I agree with your central point but take issue with this characterisation of human vision. For people who have two functioning eyes, the perception of depth is baked in. Our subjective experience of a 2d image is an illusion. In fact, much of our vision isn’t quite what we think; for example, what we think we’re seeing in our peripheral vision may actually get filled in based on inference and prediction.

https://neurosciencenews.com/peripheral-vision-brain-illusio...

> For people who have two functioning eyes, the perception of depth is baked in.

Actually, my understanding is that the depth perception induced by binocular vision is relevant only within a relatively short range (like, single-digit number of feet away), which makes it relatively useless for long-distance depth perception needed for driving.

A bit longer than this-- 10 meters or so.

So it's not useless for e.g. pulling into a parking spot or steering around a close vehicle.

(I'm crosseyed and don't benefit from binocular depth cues. For the most part I do alright, though rarely I'm comically off when someone throws me a ball or I'm picking up something close to me).

I have one eye. Can confirm its the same to me. Also always comically off with baseball and tennis. Pouring tea is also tricky for me unless I am holding both the pot and the cup.
Do you swivel your head like an owl to get parallax? I find if I do that in inclement weather I feel better.
Nah. Maybe sometimes I lean forward and back a little to judge something, but people with binocular vision do that too.

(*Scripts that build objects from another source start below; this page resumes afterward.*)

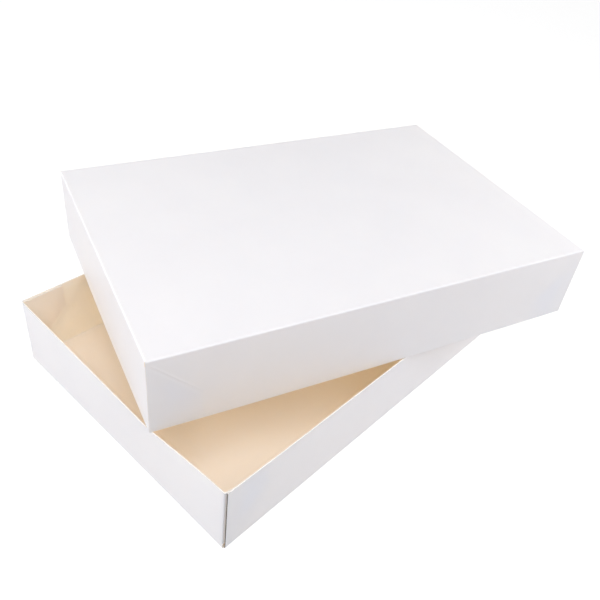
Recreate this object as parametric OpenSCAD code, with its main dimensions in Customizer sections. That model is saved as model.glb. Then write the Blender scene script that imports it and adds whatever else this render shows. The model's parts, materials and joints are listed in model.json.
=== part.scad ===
// Two-piece jewelry gift box: a shallow pop-up tray and a matching lid, both of creased paperboard.
// Each is one bottom or top panel, two short walls and two long walls whose corner triangles fold back,
// so that the walls lie flat on the panel. The lid rests across the base's rims, turned about its centre.
// Origin: centre of the base's underside. +Z up, +Y along the base's long side, +X across it.

/* [Board] */
// Thickness of the paperboard
board_t = 0.5; // [0.3:0.05:0.6]
// Outer radius of the short walls' bend at each corner
bend_r = 0.8; // [0.7:0.05:1.2]
// How far the long walls' cut ends stop short of the corner
end_gap = 0.3; // [0.1:0.05:0.5]
// Length of the glue flaps inside the long walls
flap_l = 22; // [10:0.5:24]

/* [Base tray] */
// Outer width of the base, across its short side
base_w = 149.5; // [110:0.5:240]
// Outer length of the base
base_l = 223.8; // [150:0.2:320]
// Height of the base's walls
base_h = 38; // [30:0.5:50]

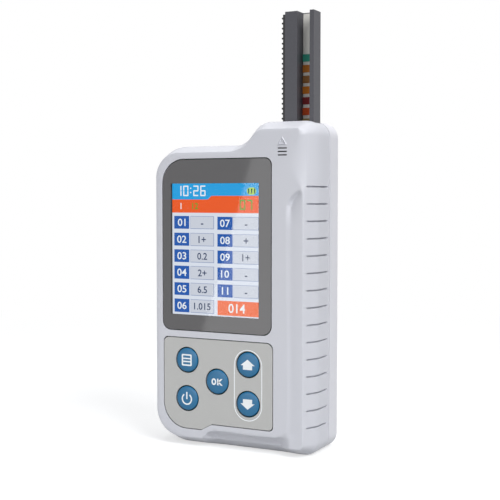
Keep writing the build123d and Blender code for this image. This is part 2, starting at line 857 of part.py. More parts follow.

Most of our depth perception isn't from stereopsis or other binocular cues.

Swiveling doesn't reall give parallax, you need lateral linear motion, think of a soccer goalie getting into position.
stereo cameras would allow a nn to do a similar thing
It's difficult to accept Elon and Andrej's reasoning. I suspect that if one asks a team of engineer to research designing a self-driving car, the team wouldn't come back with the argument to use vision since "human could do it with eyes." I expect a list of options with the pros and cons of each approach, along with an estimated timeline and cost.
More like since lidars are $100,000 (at the time), we can't sell that but we can say our advanced any day now vaporware means we don't need lidar.

Lidar has since dropped in price by a lot, an order of magnitude or more.

That doesn't nullify their argument, though. If Lidar were free, it doesn't mean you need to have Lidar to achieve the same level of performance as humans, and having Lidar doesn't mean the data is so clean that the decision-making aspect of self-driving becomes solvable in a weekend.
There's still two sailiant there:

- why would the goal be "the same level or performance as humans" ?

For context, some towns are actively removing cars from whole areas not just for pollution impact but also for pedestrian safety. Moral issues aside, the status quo is just not enough, it needs to be way better.

- achieving the same level as humans being possible in theory doesn't mean we'll get there in practice.

Having enough hardware to realize something doesn't help if the software is not up to the task. And assuming they "just" solve the software issue could be like assuming 18th century people would "just" discover relativity.

Software becoming as good as human in video processing just feels like a "general AI is around the corner" kind of expectation.

> Having enough hardware to realize something doesn't help if the software is not up to the task. And assuming they "just" solve the software issue could be like assuming 18th century people would "just" discover relativity.

This is what I mean with the last part of my argument. Lidar is supposedly an extremely thorough 3d depth map hopefully capturing at hundreds or thousands of FPS. But even if you have this data, the actual bulk of the problem with current self-driving isn't solved, that being the "business logic" for how to navigate the world smoothly and efficiently and to 'communicate' with other road users.

One tech is currently driving passengers around commercially without drivers and the other isn't.
I'm pretty sure their argument is "this will be cheaper, and therefore more profitable."
There is another argument: this will be cheaper to produce, and therefore cheaper at retail for the same margins, and therefore will sell many more instances, and therefore will save many more lives.

It's possible that the richest person on Earth is more concerned with doing good slash achieving his goals vs obtaining more currency/profit, which it would seem would have little to no marginal utility to him.

Maybe he could have spent a little more time making sure the darn things actually work then.
I am pretty sure that Cruise, Waymo, and Tesla are each and all doing everything they can to "make sure the darn things actually work". It's literally an existential crisis for them if they do not.

They are all, in the terminology, presently "default dead" until they figure it out.

Waymo figured it out though—I've taken several driverless rides with them.
Elon Musk was actually passed by Bernard Arnault (LVMH) this year.
Not anymore!
That’s like saying “if cooking is just following directions in a recipe, we should just follow directions in a recipe.”

The result is subpar food because most recipes have a 1% problem called “seasoning”.

The “seasoning” of driving — the completely unpredictable and intuiting 1% of situations you find yourself behind the wheel where you just have to draw on your intuition and gut instinct — are the reason we need nothing short of AGI for _completely_ self driving vehicles.

I do think, though, trucking is ripe for AI disruption.